The fund will be channelled through the Ghana Incentive-based Risk-sharing System for Agricultural Lending (GIRSAL), which leverages lending to people in agriculture and agribusiness through a risk-sharing scheme.

The facility, which will be disbursed in the middle of 2019, forms part of the bank’s efforts at addressing the challenges women in agribusiness face in accessing funds in Africa.

Ghana will be the first country in Africa to receive the facility under the AfDB’s Affirmative Finance Action for Women in Africa (AFWA).

Occasion

The Director of Climate Change and Green Growth of the AfDB, Dr Anthony Nyong, who made this known to the Daily Graphic in Accra last Tuesday, said: “This loan will be given to women entrepreneurs in agriculture and agribusiness at much discounted rates.

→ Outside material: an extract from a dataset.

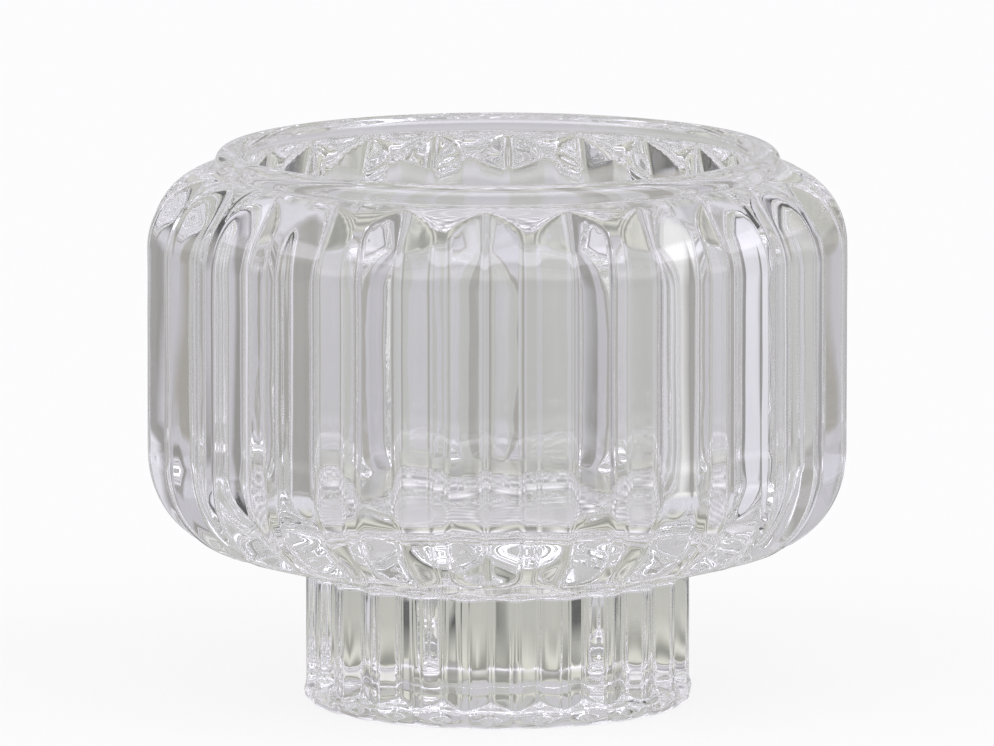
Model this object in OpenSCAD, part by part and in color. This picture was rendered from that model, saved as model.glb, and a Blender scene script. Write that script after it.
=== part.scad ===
// Fluted glass candle holder: a wide drum-shaped bowl with a smooth shoulder and a rounded
// drinking-glass rim, on a short fluted foot. Millimetres, +Z up, origin in the middle of the
// ring that the foot stands on. A flute's crest points along each axis.

/* [Overall] */
// Height from the table to the top of the rim
height = 71.4; // [62:0.2:84]
// Number of flutes round the bowl, and round the foot
flute_count = 24; // [20:1:28]

/* [Bowl] */
// Widest diameter, across opposite crests
bowl_d = 90; // [86:0.5:96]
// How deep the valleys between the crests lie in the wall
bowl_flute_depth = 2; // [1.4:0.1:2.3]
// Width of the smooth land on each crest
bowl_land = 2; // [1.2:0.1:3]
// Radius of the smooth shoulder, seen from the side
shoulder_r = 10.1; // [9:0.1:11.5]
// Lean of the flutes' upper ends towards the rim, in degrees
upper_lean = 38; // [32:1:42]
// Radius of the lower corner, seen from the side
corner_r = 12.9; // [11.5:0.1:14]
// Lean of the flutes' lower ends towards the foot, in degrees
lower_lean = 55; // [50:1:58]
// Rise of the underside from the neck outwards, in degrees
underside_angle = 15; // [12:0.5:18]

/* [Rim and the space for the candle] */
// How far the rim stands in from the widest part of the bowl
rim_inset = 8.8; // [7.5:0.1:9.5]
// Height of the rim above the plane where it leaves the shoulder
rim_h = 2.5; // [2:0.1:4]
// Thickness of the glass at the rim
rim_wall = 3.4; // [2.6:0.1:4.5]
// Thickness of glass from the neck up to the cavity's floor
floor_t = 10.6; // [7:0.2:14]
// Radius where the cavity's wall meets its floor
cavity_corner_r = 3.6; // [2:0.2:6]

/* [Foot] */
// Diameter across the crests of the foot's flutes
foot_d = 49.4; // [46:0.2:52]
// Height of the foot up to the neck
foot_h = 17.2; // [14:0.2:20]
// How deep the valleys between the foot's crests lie
foot_flute_depth = 1.35; // [0.8:0.05:1.6]
// Width of the smooth land on each of the foot's crests
foot_land = 1.2; // [0.6:0.1:2]
// Diameter of the smooth ring round the bottom of the foot
foot_ring_d = 50; // [48:0.2:54]
// Height of that ring where it is widest
foot_ring_h = 2.2; // [1.8:0.1:3]
// Height over which the flutes run out above that ring
flute_runout = 1.6; // [1:0.1:3]
// Radius of the foot's rounded bottom edge
foot_edge_r = 1.6; // [0.8:0.1:1.8]
// Diameter of the shallow hollow under the foot, inside the ring that it stands on
hollow_d = 42; // [36:0.5:44]
// Depth of that hollow
hollow_h = 0.8; // [0.4:0.1:1.4]

/* [Hidden] */
$fn = 96;

flute_pitch = 360 / flute_count;
// How far a cut reaches past the surface it opens
overrun = 2;

// Bowl
bowl_r = bowl_d / 2;
rim_r = bowl_r - rim_inset;
cavity_r = rim_r - rim_wall;
neck_r = foot_d / 2;
rim_z = height - rim_h;
shoulder_x = bowl_r - shoulder_r;
// The shoulder's arc passes through the outer edge of the rim's lower plane
shoulder_z = rim_z - sqrt(pow(shoulder_r, 2) - pow(rim_r - shoulder_x, 2));
corner_x = bowl_r - corner_r;
// The corner's arc ends where its slope is the underside's, on a line that starts at the neck
corner_end_x = corner_x + corner_r * sin(underside_angle);
corner_end_z = foot_h + (corner_end_x - neck_r) * tan(underside_angle);
corner_z = corner_end_z + corner_r * cos(underside_angle);
floor_z = foot_h + floor_t;

// A convex flute is part of a circle through the edge of its land and through the valley beside it
function lobe_x(r, land, depth) =
    let (valley = r - depth,
         edge_x = sqrt(pow(r, 2) - pow(land / 2, 2)))
    (pow(valley, 2) - pow(r, 2)) / (2 * (valley * cos(flute_pitch / 2) - edge_x));
function lobe_r(r, land, depth) =
    let (x = lobe_x(r, land, depth),
         edge_x = sqrt(pow(r, 2) - pow(land / 2, 2)))
    sqrt(pow(edge_x - x, 2) + pow(land / 2, 2));

bowl_lobe_x = lobe_x(bowl_r, bowl_land, bowl_flute_depth);
bowl_lobe_r = lobe_r(bowl_r, bowl_land, bowl_flute_depth);
// In how many knees a bar bends, and how far a knee lies past the start of the bend
upper_knees = 1;
lower_knees = 2;
function knee_run(middle_x, turn) = (bowl_lobe_x - middle_x) * tan(turn / 2);

foot_lobe_x = lobe_x(foot_d / 2, foot_land, foot_flute_depth);
foot_lobe_r = lobe_r(foot_d / 2, foot_land, foot_flute_depth);

// The smooth turned form that bounds the bowl: shoulder, wall, lower corner and underside
module bowl_form() {
    rotate_extrude() {
        polygon([
            [0, foot_h], [neck_r, foot_h], [corner_end_x, corner_end_z],
            [corner_x, corner_z], [bowl_r, corner_z], [bowl_r, shoulder_z],
            [shoulder_x, shoulder_z], [shoulder_x, rim_z], [0, rim_z]
        ]);
        corner_arc();
        shoulder_arc();
    }
}

module corner_arc() {
    intersection() {
        translate([corner_x, corner_z]) circle(r = corner_r);
        polygon([
            [corner_end_x, corner_end_z], [corner_x, corner_z],
            [bowl_r + overrun, corner_z], [bowl_r + overrun, corner_end_z - overrun],
            [corner_end_x + overrun * sin(underside_angle), corner_end_z - overrun * cos(underside_angle)]
        ]);
    }
}

module shoulder_arc() {
    intersection() {
        translate([shoulder_x, shoulder_z]) circle(r = shoulder_r);
        translate([shoulder_x, shoulder_z]) square([shoulder_r + overrun, rim_z - shoulder_z]);
    }
}

// One convex flute of the bowl: a round bar along the wall that bends inwards above and below
module bowl_flute() {
    low_z = corner_z - knee_run(corner_x, lower_lean / lower_knees);
    top_z = shoulder_z + knee_run(shoulder_x, upper_lean / upper_knees);
    translate([bowl_lobe_x, 0, low_z])
        rotate([0, 0, 180]) cylinder(r = bowl_lobe_r, h = top_z - low_z);
    flute_end(shoulder_x, shoulder_z, upper_lean, upper_knees);
    mirror([0, 0, 1]) flute_end(corner_x, -corner_z, lower_lean, lower_knees);
}

// The bar's bend round the middle of the shoulder or of the corner, in round knees, each followed
// by a straight length, the last of which leans past the bowl's form
module flute_end(middle_x, middle_z, lean, knees) {
    turn = lean / knees;
    knee_r = (bowl_lobe_x - middle_x) / cos(turn / 2);
    translate([middle_x, 0, middle_z])
        for (i = [1:knees])
            rotate([0, -turn * (i - 1 / 2), 0]) translate([knee_r, 0, 0])
                rotate([0, -turn / 2, 0]) rotate([0, 0, 180]) {
                    sphere(r = bowl_lobe_r);
                    cylinder(r = bowl_lobe_r, h = i < knees ? 2 * knee_run(middle_x, turn) : 2 * bowl_lobe_r);
                }
}

// One valley: the wedge between two crests, less the flutes on both sides
module bowl_valley() {
    half = flute_pitch / 2;
    side = half - asin(bowl_land / 4 / bowl_r);
    inner = bowl_lobe_x - bowl_lobe_r / 2;
    outer = bowl_r + overrun;
    difference() {
        linear_extrude(height)
            polygon([
                inner * [cos(side), -sin(side)], outer * [cos(side), -sin(side)],
                outer * [cos(side), sin(side)], inner * [cos(side), sin(side)]
            ]);
        rotate([0, 0, half]) bowl_flute();
        rotate([0, 0, -half]) bowl_flute();
    }
}

// The space inside: a straight wall that rounds into a flat floor
module cavity() {
    corner_d = 2 * cavity_corner_r;
    translate([0, 0, floor_z + cavity_corner_r])
        cylinder(r = cavity_r, h = height - floor_z);
    rotate_extrude() {
        translate([0, floor_z]) square([cavity_r - cavity_corner_r, cavity_corner_r]);
        intersection() {
            translate([cavity_r - cavity_corner_r, floor_z + cavity_corner_r]) circle(d = corner_d);
            translate([cavity_r - cavity_corner_r, floor_z]) square([corner_d, cavity_corner_r]);
        }
    }
}

module bowl() {
    color("gainsboro")
    difference() {
        rotate([0, 0, flute_pitch / 4]) bowl_form();
        for (i = [0:flute_count - 1]) rotate([0, 0, (i + 1 / 2) * flute_pitch]) bowl_valley();
        cavity();
    }
}

// The plain rim: a short wall as thick as the glass there, rounded over its top
module rim() {
    bead_z = height - rim_wall / 2;
    color("whitesmoke")
    rotate_extrude() {
        translate([cavity_r, rim_z]) square([rim_wall, bead_z - rim_z]);
        intersection() {
            translate([cavity_r + rim_wall / 2, bead_z]) circle(d = rim_wall);
            translate([cavity_r, bead_z]) square(rim_wall);
        }
    }
}

// The foot's outline from above: convex flutes round a core
module foot_section() {
    circle(r = foot_lobe_x);
    for (i = [0:flute_count - 1])
        rotate([0, 0, i * flute_pitch]) translate([foot_lobe_x, 0]) circle(r = foot_lobe_r);
}

module foot_flutes() {
    intersection() {
        translate([0, 0, foot_edge_r]) linear_extrude(foot_h - foot_edge_r) foot_section();
        cylinder(d = foot_d, h = foot_h);
    }
}

// The smooth ring round the bottom, with a rounded lower edge and an upper side that slopes through
// the ends of the valleys into the core
module foot_ring() {
    ring_r = foot_ring_d / 2;
    valley_r = foot_d / 2 - foot_flute_depth;
    top_z = foot_ring_h + flute_runout * (ring_r - foot_lobe_x) / (ring_r - valley_r);
    rotate_extrude() {
        polygon([
            [0, 0], [ring_r - foot_edge_r, 0], [ring_r - foot_edge_r, foot_edge_r],
            [ring_r, foot_edge_r], [ring_r, foot_ring_h], [foot_lobe_x, top_z], [0, top_z]
        ]);
        intersection() {
            translate([ring_r - foot_edge_r, foot_edge_r]) circle(r = foot_edge_r);
            translate([ring_r - foot_edge_r, 0]) square(foot_edge_r);
        }
    }
}

// The shallow hollow that leaves a ring to stand on
module foot_hollow() {
    hollow_r = hollow_d / 2;
    rotate_extrude()
        polygon([
            [0, -overrun], [hollow_r, -overrun], [hollow_r, 0], [hollow_r - hollow_h, hollow_h], [0, hollow_h]
        ]);
}

module foot() {
    color("gainsboro")
    difference() {
        union() {
            foot_flutes();
            foot_ring();
        }
        foot_hollow();
    }
}

foot();
bowl();
rim();
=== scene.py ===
import math

import bpy
import numpy as np
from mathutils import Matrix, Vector


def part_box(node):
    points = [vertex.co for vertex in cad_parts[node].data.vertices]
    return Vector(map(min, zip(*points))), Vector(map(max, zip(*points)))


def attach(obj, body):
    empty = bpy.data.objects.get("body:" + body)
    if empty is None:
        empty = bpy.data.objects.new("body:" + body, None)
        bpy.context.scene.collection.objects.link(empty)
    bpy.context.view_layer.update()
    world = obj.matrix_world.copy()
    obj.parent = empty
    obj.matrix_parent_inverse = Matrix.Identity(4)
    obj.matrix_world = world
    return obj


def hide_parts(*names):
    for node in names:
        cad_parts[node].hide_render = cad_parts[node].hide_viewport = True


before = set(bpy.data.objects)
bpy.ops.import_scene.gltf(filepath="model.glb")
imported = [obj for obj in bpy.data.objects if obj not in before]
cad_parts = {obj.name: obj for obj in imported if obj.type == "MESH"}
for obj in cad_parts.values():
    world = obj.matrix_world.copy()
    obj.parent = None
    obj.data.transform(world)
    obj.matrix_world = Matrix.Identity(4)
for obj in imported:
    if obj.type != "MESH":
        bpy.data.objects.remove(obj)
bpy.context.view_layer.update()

MM = 0.001

# Sizes in millimetres. The outer ones are read from the frame, the rest repeat the part's own
FLUTES = 24
PITCH = 360 / FLUTES
foot_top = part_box("foot")[1]
rim_bottom, rim_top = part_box("rim")
HEIGHT, RIM_Z, RIM_R = rim_top[2] / MM, rim_bottom[2] / MM, rim_top[0] / MM
BOWL_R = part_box("bowl")[1][0] / MM
FOOT_H, RING_R = foot_top[2] / MM, foot_top[0] / MM

BOWL_DEPTH, BOWL_LAND = 2.0, 2.0
SHOULDER_R, UPPER_LEAN = 10.1, math.radians(38)
CORNER_R, LOWER_LEAN, UNDERSIDE = 12.9, math.radians(55), math.radians(15)
RIM_WALL, FLOOR_T, CAVITY_CORNER_R = 3.4, 10.6, 3.6
FOOT_R, FOOT_DEPTH, FOOT_LAND = 24.7, 1.35, 1.2
RING_H, RUNOUT, EDGE_R = 2.2, 1.6, 1.6
HOLLOW_R, HOLLOW_H = 21.0, 0.8

# The flanks of a flute are nearly flat: the radius of their slight bulge
BOWL_FLANK_R, FOOT_FLANK_R = 60.0, 30.0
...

We are finalising the development of the project with the GIRSAL and I hope that in the next two months we should be done with the project development and the fund will be disbursed out to Ghana soon.

“With our Affirmative Finance Action for Women, we want to encourage positive discrimination towards women and I am so sorry that men will not have access to this fund.”

Strategy

Dr Nyong stated that as part of the bank’s commitment to its gender equality agenda in line with the vision of the African Union, it had developed a 10-year strategy to be implemented from 2012 to 2022.

He explained that the strategy was aimed at supporting inclusive growth in Africa, saying: “Some African countries have discovered new sources of oil, dug and sold them out and their GDP rose up, but their gender and human development indices are still very poor”.

According to him, the AfDB was pursuing a paradigm that would leave “no one behind to ensure inclusive growth”.

“As a bank, we also consider that women form between 60 and 80 per cent of the labour force in agriculture, which means that most food production is done by women. But, incidentally, women do not have access to credit as their male counterparts do.

“In most cultures in Africa, women do not even own land and, for that matter, cannot invest in the land or use it as collateral to get loans,” he stated.

Observation

Dr Nyong further observed that many women on the continent had low access to credit facilities.

“The bank’s Affirmative Finance Action for Women in Africa is specifically created to target women and provide them with resources to undertake agribusiness ventures,” he said.